The no-confidence vote in Michel Barnier’s government highlights the failure of Emmanuel Macron’s neoliberal project. Far from reviving the liberal center, the president has pitched France into a historic political crisis.
When France’s left-wing MPs tried last week to reverse the signature reform of Emmanuel Macron’s second term — a deeply unpopular 2023 rise in the pension age — the president’s supporters organized to prevent a vote even happening. In runoffs for summer’s snap elections, left-wingers and just over half of Macron’s base had tactically voted for each other’s candidates in order to block the far right. Yet since the new parliament convened, Macron’s reduced cohort of MPs has made no sign of concessions to the largest bloc, the left-wing Nouveau Front Populaire (NFP) alliance. Faced with a challenge to Macron’s pension reform, his supporters simply filibustered the bill out of existence.
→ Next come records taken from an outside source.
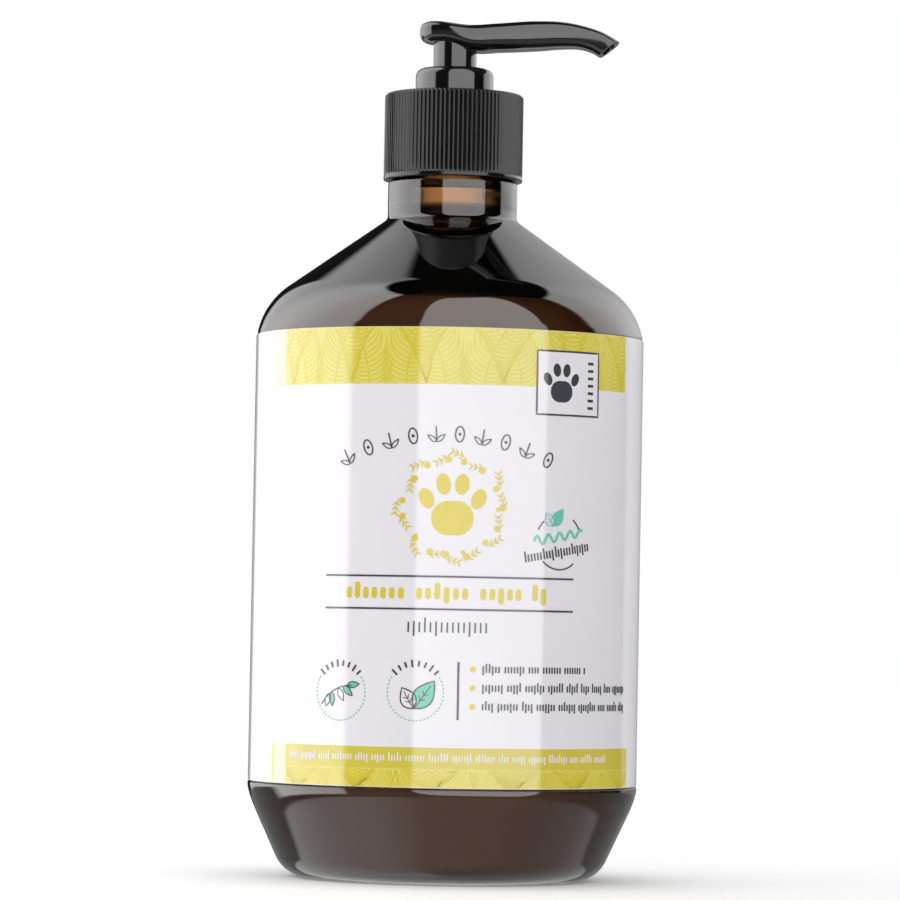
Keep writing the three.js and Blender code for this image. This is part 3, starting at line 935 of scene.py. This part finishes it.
# Top point, bottom point and half width of the spout's sections, from the back of the bulb to the tip.
SPOUT = [
    ((-7, 171), (-7, 169.2), 1.4),
    ((-6.6, 171.7), (-6.6, 168.5), 2.9),
    ((-5.4, 172.2), (-5.4, 168), 4.4),
    ((-3, 172.3), (-3, 167.9), 5.5),
    ((-0.8, 172.05), (-0.8, 167.7), 5.9),
    ((1.2, 171.75), (1.2, 167.1), 5.9),
    ((3.4, 171.55), (3.4, 166.35), 5.7),
    ((9, 171.85), (9, 166.35), 5.1),
    ((17, 172.35), (17, 166.6), 4.2),
    ((22, 172.2), (21.5, 166.9), 3.7),
    ((27, 171.2), (25.5, 166.8), 3.35),
    ((30.3, 170.05), (27.8, 166.1), 3.15),
    ((33.2, 168.4), (29.3, 165.2), 3),
]


def smooth_sections(steps):
    """The spout's sections at even steps along a smooth curve through the list."""
    rows = np.array([[*top, *bottom, half] for top, bottom, half in SPOUT])
    knots = np.r_[0, np.cumsum(np.linalg.norm(np.diff(rows[:, :4], axis=0), axis=1))]
    at = np.linspace(0, knots[-1], steps)
    slopes = np.gradient(rows, knots, axis=0)
    result = np.empty((steps, rows.shape[1]))
    for k, s in enumerate(at):
        i = min(np.searchsorted(knots, s, side="right") - 1, len(knots) - 2)
        width = knots[i + 1] - knots[i]
        t = (s - knots[i]) / width
        h = np.array([2 * t**3 - 3 * t**2 + 1, t**3 - 2 * t**2 + t, -2 * t**3 + 3 * t**2, t**3 - t**2])
        result[k] = h[0] * rows[i] + h[2] * rows[i + 1] + width * (h[1] * slopes[i] + h[3] * slopes[i + 1])
    return result


DRAFT = math.tan(math.radians(8))  # the spout's sides lean out towards its top


def section_ring(row, sides, squareness, shrink=0.0):
    """Points of one section as a superellipse, set in by shrink."""
    top, bottom, half = row[:2], row[2:4], row[4]
    height = np.linalg.norm(top - bottom)
    up = (top - bottom) / height
    middle = (top + bottom) / 2
    ring = []
    for k in range(sides):
        c, s = math.cos(TURN * k / sides), math.sin(TURN * k / sides)
        across = math.copysign(abs(c) ** (2 / squareness), c) * (half - shrink)
        rise = math.copysign(abs(s) ** (2 / squareness), s) * (height / 2 - shrink)
        x, z = middle + up * rise
        ring.append((x, -across * (1 + DRAFT * rise / half), z))
    return ring


def spout():
    """Bulb and spout as one skin that turns in at the outlet and runs back up the channel."""
    sides = 64
    sections = smooth_sections(90)
    rings = [section_ring(row, sides, 3.4) for row in sections]
    first = np.array(rings[0]).mean(0)
    rings.insert(0, [tuple(first + (np.array(p) - first) * 0.45 - (0.12, 0, 0)) for p in rings[0]])
    last = sections[-1]
    rings[-1] = section_ring(last, sides, 3.4, 0.05)
    rings.append(section_ring(last, sides, 3.2, 0.3))
    rings.append(section_ring(last, sides, 3, 0.7))
    rings.append(section_ring(last, sides, 2.6, 0.9))
    for k in range(2, 22, 2):
        rings.append(section_ring(sections[-k], sides, 2.4, 1.0))
    points = [p for ring in rings for p in ring]
    faces = grid_faces(len(rings), sides)
    faces.append(tuple(reversed(range(sides))))
    faces.append(tuple(range(len(points) - sides, len(points))))
    piece = add_mesh("pump_head", points, faces, BLACK, 50)
    piece.data.transform(Matrix.Rotation(SPOUT_TURN, 4, "Z"))
    return piece


def sleeve():
    """The post under the bulb: a short cone, the skirt and the sleeve that runs in the chaplet."""
    outline = [
        (2.66, head_low[2]),
        (4, head_low[2]),
        (4, 162.3),
        (4.35, 162.6),
        (4.35, 168.2),
        (5.2, 168.8),
        (5.2, 170),
        (2.66, 170),
    ]
    radii = [0.1, 0.2, 0.1, 0.1, 0.3, 0.3, 0.1, 0.1]
    return turned("head_sleeve", subdivided(rounded(outline, radii, 4), 2), 96, BLACK)


placed(spout(), "head", "black_plastic", "actuator")
placed(sleeve(), "head", "black_plastic")


# ---- the pump inside ----


def round_piece(name, outline, material, sides=96, longest=2.5):
    return turned(name, subdivided(outline, longest), sides, material)


def pump_housing():
    outer, bore = HOUSING_R, 5.0
    collar, flange = 7.0, housing_high[0]
    flange_low, flange_top = 154.7, 155.7
    shelf, socket_low, socket_top = 112.2, housing_low[2], 110.4
    mouth = tube_high[0] + 0.08
    outline = [
        (mouth, socket_low),
        (3.5, socket_low),
        (3.7, socket_top - 1),
        (outer, socket_top + 0.8),
        *[(outer, z) for z in np.linspace(socket_top + 2, 146, 30)],
        (outer, 147.6),
        (collar, 148.8),
        (collar, flange_low),
        (flange, flange_low),
        (flange, flange_top),
        (collar, flange_top),
        (collar, housing_high[2]),
        (6, housing_high[2]),
        (6, 149.2),
        (bore, 148.4),
        (bore, shelf),
        (2.6, shelf),
        (1.2, shelf - 1.3),
        (1.2, socket_top),
        (mouth, socket_top),
    ]
    return round_piece("pump_barrel", outline, NATURAL)


def dip_tube():
    """The tube's lower end is cut at a slant."""
    outer, bore, sides = tube_high[0], 1.9, 48
    slant = math.tan(math.radians(35))
    heights = np.r_[0, np.linspace(0.05, 1, 40)]
    points = []
    for radius, levels in ((outer, heights), (bore, heights[::-1])):
        for t in levels:
            for k in range(sides):
                x, y = radius * unit(TURN * k / sides)
                foot = tube_low[2] + (x + outer) * slant
                points.append((x, y, foot + (tube_high[2] - foot) * t))
    faces = grid_faces(2 * len(heights), sides, wrap_rows=True)
    return add_mesh("suction_tube", points, faces, NATURAL)


def check_ball():
    middle = (ball_low[2] + ball_high[2]) / 2
    radius = (ball_high[2] - ball_low[2]) / 2
    outline = [(r, z + middle) for r, z in arc((0, 0), radius, -math.pi / 2, math.pi / 2, 24)]
    outline[0] = (0, outline[0][1])
    outline[-1] = (0, outline[-1][1])
    return turned("check_ball", outline, 40, GLASS)


def coil_spring():
    """Round wire wound with its end turns closed up and flat."""
    wire, radius, turns, around, per_turn = 0.42, 3.86, 7, 14, 40
    low, high = spring_low[2] + wire, spring_high[2] - wire
    steps = turns * per_turn
    points = []
    for i in range(steps + 1):
        t = i / steps
        angle = TURN * turns * t
        closed = 0.9 * wire / (high - low) * turns
        level = np.interp(t * turns, [0, 1, turns - 1, turns], [0, closed / turns, 1 - closed / turns, 1])
        z = low + (high - low) * level
        for k in range(around):
            a = TURN * k / around
            r = radius + wire * math.cos(a)
            points.append((r * math.cos(angle), r * math.sin(angle), z + wire * math.sin(a)))
    faces = grid_faces(steps + 1, around)
    faces.append(tuple(reversed(range(around))))
    faces.append(tuple(range(len(points) - around, len(points))))
    return add_mesh("coil_spring", points, faces, STEEL)


def soft_piston():
    low, bore, lip = piston_low[2] + 0.1, 2.72, 4.93
    outline = [
        (bore, low),
        (3.3, low),
        (3.5, low + 1.3),
        (lip - 0.4, low - 0.1),
        (lip, low + 0.1),
        (4.3, low + 1.9),
        (4.3, low + 3.7),
        (lip, low + 5.5),
        (lip - 0.4, low + 5.6),
        (3.5, low + 4.3),
        (3.2, low + 5.7),
        (bore, low + 5.7),
    ]
    return round_piece("double_lip_piston", outline, SOFT, longest=0.8)


def washer():
    low, high = gasket_low[2], gasket_high[2]
    outline = rounded([(7.3, low), (gasket_high[0], low), (gasket_high[0], high), (7.3, high)], 0.12, 3)
    return round_piece("rim_washer", outline, FOAM, 120, 1)


placed(pump_housing(), "pump_engine", "natural_plastic", "pump_housing")
placed(dip_tube(), "pump_engine", "natural_plastic", "dip_tube")
placed(check_ball(), "inlet_ball", "ball_glass", "inlet_ball")
placed(soft_piston(), "piston", "soft_plastic", "piston")
placed(washer(), "gasket", "gasket_foam", "neck_gasket")
spring = coil_spring()
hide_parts("return_spring")
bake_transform(spring)
for node in ("ball_cage", "piston_seat", "stem"):
    for material_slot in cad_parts[node].material_slots:
        material_slot.material = NATURAL


# ---- stage and light ----


def floor():
    look = Look("floor")
    look.drift(((0.93, 0.93, 0.93), (0.95, 0.95, 0.95)), 3, 2)
    look.inputs["Roughness"].default_value = 1
    look.inputs["Specular IOR Level"].default_value = 0
    look.inputs["Emission Color"].default_value = (1, 1, 1, 1)
    look.inputs["Emission Strength"].default_value = 0.16
    clear = look.nodes.new("ShaderNodeBsdfTransparent")
    mix = look.nodes.new("ShaderNodeMixShader")
    path = look.nodes.new("ShaderNodeLightPath")
    look.links.new(path.outputs["Is Glossy Ray"], mix.inputs["Fac"])
    look.links.new(look.shader.outputs["BSDF"], mix.inputs[1])
    look.links.new(clear.outputs["BSDF"], mix.inputs[2])
    look.links.new(mix.outputs["Shader"], look.nodes["Material Output"].inputs["Surface"])
    reach = 20000
    corners = [(-reach, -reach, 0), (reach, -reach, 0), (reach, reach, 0), (-reach, reach, 0)]
    add_mesh("floor", corners, [(0, 1, 2, 3)], look.material)


class Sky:
    """The studio, as a world shader. Azimuths are in degrees from the front, to the right positive."""

    def __init__(self):
        world = bpy.data.worlds.new("studio")
        bpy.context.scene.world = world
        world.use_nodes = True
        self.nodes, self.links = world.node_tree.nodes, world.node_tree.links
        self.nodes.clear()
        split = self.nodes.new("ShaderNodeSeparateXYZ")
        self.links.new(self.nodes.new("ShaderNodeTexCoord").outputs["Generated"], split.inputs["Vector"])
        self.x, y, z = split.outputs
        self.front = self.math("MULTIPLY", y, -1)
        self.azimuth = self.math("DEGREES", self.math("ARCTAN2", self.x, self.front))
        self.elevation = self.math("DEGREES", self.math("ARCSINE", z))

    def math(self, operation, *values):
        node = self.nodes.new("ShaderNodeMath")
        node.operation = operation
        for socket, value in zip(node.inputs, values):
            if isinstance(value, (int, float)):
                socket.default_value = value
            else:
                self.links.new(value, socket)
        return node.outputs[0]

    def step(self, value, start, end):
        """0 before start, 1 after end, smooth between them."""
        node = self.nodes.new("ShaderNodeMapRange")
        node.interpolation_type = "SMOOTHSTEP"
        self.links.new(value, node.inputs["Value"])
        node.inputs["From Min"].default_value = start
        node.inputs["From Max"].default_value = end
        return node.outputs["Result"]

    def window(self, low, high, soft=1.5):
        """1 between two elevations."""
        return self.math(
            "MULTIPLY",
            self.step(self.elevation, low - soft, low + soft),
            self.math("SUBTRACT", 1, self.step(self.math("SUBTRACT", self.elevation, high), -soft, soft)),
        )

    def lit(self, card, low, high):
        """A card's brightness, between two elevations only."""
        return self.math("MULTIPLY", card, self.window(low, high))

    def around(self, stops):
        """Brightness by azimuth, from (azimuth, brightness) stops."""
        peak = max(value for _, value in stops)
        node = self.nodes.new("ShaderNodeValToRGB")
        fill_ramp(node.color_ramp, [((azimuth + 180) / 360, (value / peak,) * 3) for azimuth, value in stops])
        scaled = self.math("DIVIDE", self.math("ADD", self.azimuth, 180), 360)
        self.links.new(scaled, node.inputs["Fac"])
        return self.math("MULTIPLY", node.outputs["Color"], peak)

    def rounded_card(self, azimuth, half_width, elevation, half_height, brightness):
        """A soft-edged card with rounded corners."""
        across = self.math("DIVIDE", self.math("SUBTRACT", self.azimuth, azimuth), half_width)
        up = self.math("DIVIDE", self.math("SUBTRACT", self.elevation, elevation), half_height)
        powers = [self.math("POWER", self.math("ABSOLUTE", v), 5) for v in (across, up)]
        far = self.math("ADD", *powers)
        return self.math("MULTIPLY", self.math("SUBTRACT", 1, self.step(far, 0.85, 1.15)), brightness)

    def total(self, *parts):
        result = parts[0]
        for part in parts[1:]:
            result = self.math("ADD", result, part)
        return result

    def background(self, strength):
        node = self.nodes.new("ShaderNodeBackground")
        node.inputs["Color"].default_value = (1, 1, 1, 1)
        if isinstance(strength, (int, float)):
            node.inputs["Strength"].default_value = strength
        else:
            self.links.new(strength, node.inputs["Strength"])
        return node.outputs[0]

    def choose(self, test, if_true, if_false):
        node = self.nodes.new("ShaderNodeMixShader")
        self.links.new(test, node.inputs["Fac"])
        self.links.new(if_false, node.inputs[1])
        self.links.new(if_true, node.inputs[2])
        return node.outputs[0]


def studio():
    """White to the camera. Reflections see soft cards on black, weaker towards the back, where plastic
    mirrors most. What shines through the bottle comes from the front only, and the soft light is
    stronger on the left."""
    sky = Sky()
    left = sky.around([(-161, 0), (-158.5, 1.3), (-141, 2), (-120, 4), (-100, 4.8), (-61, 4.4), (-58, 0)])
    left_low = sky.around([(-160, 0), (-157, 1.3), (-141, 2), (-120, 4), (-100, 4.8), (-61, 4.8), (-58, 0)])
    left_foot = sky.around([(-122, 0), (-112, 4), (-100, 4.8), (-61, 4.4), (-58, 0)])
    right = sky.around([(95, 0), (99, 3.2), (131, 2.8), (155, 1.5), (166, 0.8), (175, 0.5), (180, 0.3)])
    right_low = sky.around([(130, 0), (134, 0.8), (150, 0.5), (180, 0.15)])
    below = sky.around([(-180, 1.2), (-110, 1.8), (-50, 1.5), (-10, 0.7), (60, 0.6), (100, 0.8), (180, 1.2)])
    mirrored = sky.total(
        sky.lit(left, 16, 68),
        sky.lit(left_low, -6, 16),
        sky.lit(left_foot, -20, -6),
        sky.lit(right, 4.5, 56),
        sky.lit(right_low, -6, 4.5),
        sky.rounded_card(21, 39, 24.5, 44.5, 4.1),
        sky.lit(below, -95, -26),
        sky.math("MULTIPLY", sky.window(-26, -6), 0.3),
        0.02,
    )
    through = sky.math("MULTIPLY", sky.step(sky.front, -0.1, 0.6), 2.2)
    soft = sky.math("MULTIPLY", sky.math("SUBTRACT", 1, sky.math("MULTIPLY", sky.x, 0.435)), 0.92)
    path = sky.nodes.new("ShaderNodeLightPath")
    result = sky.choose(path.outputs["Is Glossy Ray"], sky.background(mirrored), sky.background(soft))
    result = sky.choose(path.outputs["Is Transmission Ray"], sky.background(through), result)
    result = sky.choose(path.outputs["Is Camera Ray"], sky.background(1.0), result)
    sky.links.new(result, sky.nodes.new("ShaderNodeOutputWorld").inputs["Surface"])


studio()
floor()
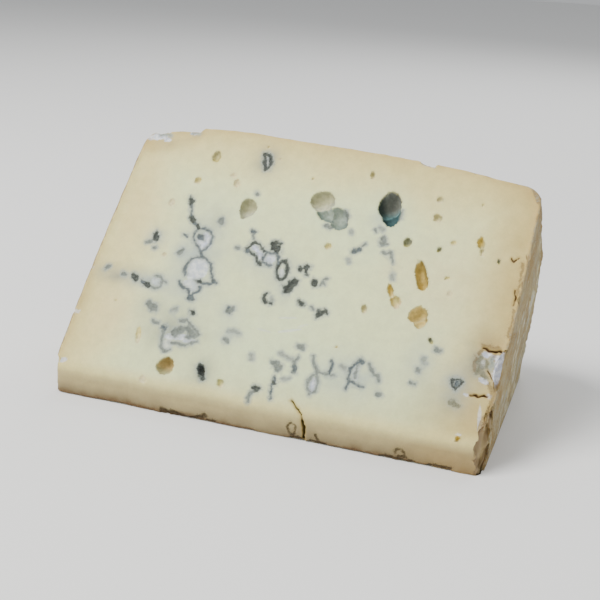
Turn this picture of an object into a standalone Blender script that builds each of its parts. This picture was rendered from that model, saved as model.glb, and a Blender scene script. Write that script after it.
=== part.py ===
"""A loose wedge of blue cheese, cut from a drum-shaped wheel and lying on one of its cut faces.

The wheel's axis runs along X.  The lower cut face lies on Z = 0, the upper one leans back from
the front, and the two meet at the front in a blunt nose, where the wheel's heart was.  The
curved rim of the wheel is at the back, and its two flat faces are the wedge's ends.  The wedge
is one solid: its rind and its mould are only looks, but its larger eyes are real hollows.
"""
import math

import bmesh
import bpy
from mathutils import Matrix, Vector, noise

MM = 0.001

# The wheel that the wedge was cut from.  Its axis is X; its flat faces are the wedge's ends.
LEFT_END = -70.4 * MM               # the left flat face, at the rim
RIGHT_END = 73.4 * MM               # the right flat face, at the rim, where it doesn't lean
WHEEL_HEIGHT = RIGHT_END - LEFT_END
WHEEL_RADIUS = 104.5 * MM           # at the two flat faces
WEDGE_ANGLE = math.radians(49.5)    # between the two cut faces
RIM_BARREL = 5.0 * MM               # how far the rim bulges between the flat faces
BARREL_SKEW = 0.70                  # below 1, the bulge is fullest left of the middle
BARREL_FULLNESS = 2.2               # 2 is a parabola, more is a broader bulge
RIM_TAPER = 1.3 * MM                # the rim stands this much higher at the left, lower at the right
SWELL_LEFT = 4.2 * MM               # how far each flat face swells out at the wheel's heart
SWELL_RIGHT = 0.6 * MM
SWELL_REACH = 6                     # how quickly that swelling dies away from the end
LEAN_IN = 2.4 * MM                  # at the rim, the right flat face stands in this far at its foot
LEAN_OUT = 1.6 * MM                 # and out this far at the top
LEAN_HEIGHT = 48.0 * MM             # where it has come out all the way
SHOULDER_LEFT = 3.5 * MM            # rounding between the rim and each flat face
SHOULDER_RIGHT = 5.5 * MM
RIM_WAVE = 0.5 * MM                 # slow unevenness of the rind
RIM_WAVE_SIZE = 26.0 * MM

# The cuts.
NOSE_HEIGHT = 9.5 * MM              # the blunt front facet
NOSE_ROUND_LEFT = 2.5 * MM          # the nose is worn back at its left end
NOSE_ROUND_RIGHT = 0.6 * MM
EDGE_ROUND = 1.0 * MM               # rounding along the cut edges
NOSE_ROUND = 2.4 * MM               # softer rounding between the nose facet and the upper cut
NOSE_SETBACK = NOSE_HEIGHT / math.tan(WEDGE_ANGLE)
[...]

Their interventions saved Macron’s plan to delay the retirement age. But just past halfway into his second term, this former poster boy of liberal centrism himself looks ready for retirement. Having lost his parliamentary majority in 2022, and fallen further in the snap elections he called in June, Macron has since September counted on a minority government uniting his MPs and the conservative Républicains, under prime minister Michel Barnier and hard-right figures like interior minister Bruno Retailleau. Even this coalition had minority support, and relied on the favor of Le Pen’s Rassemblement National in refusing to join the Left in no-confidence votes. But on Wednesday, Le Pen too voted to pull the plug.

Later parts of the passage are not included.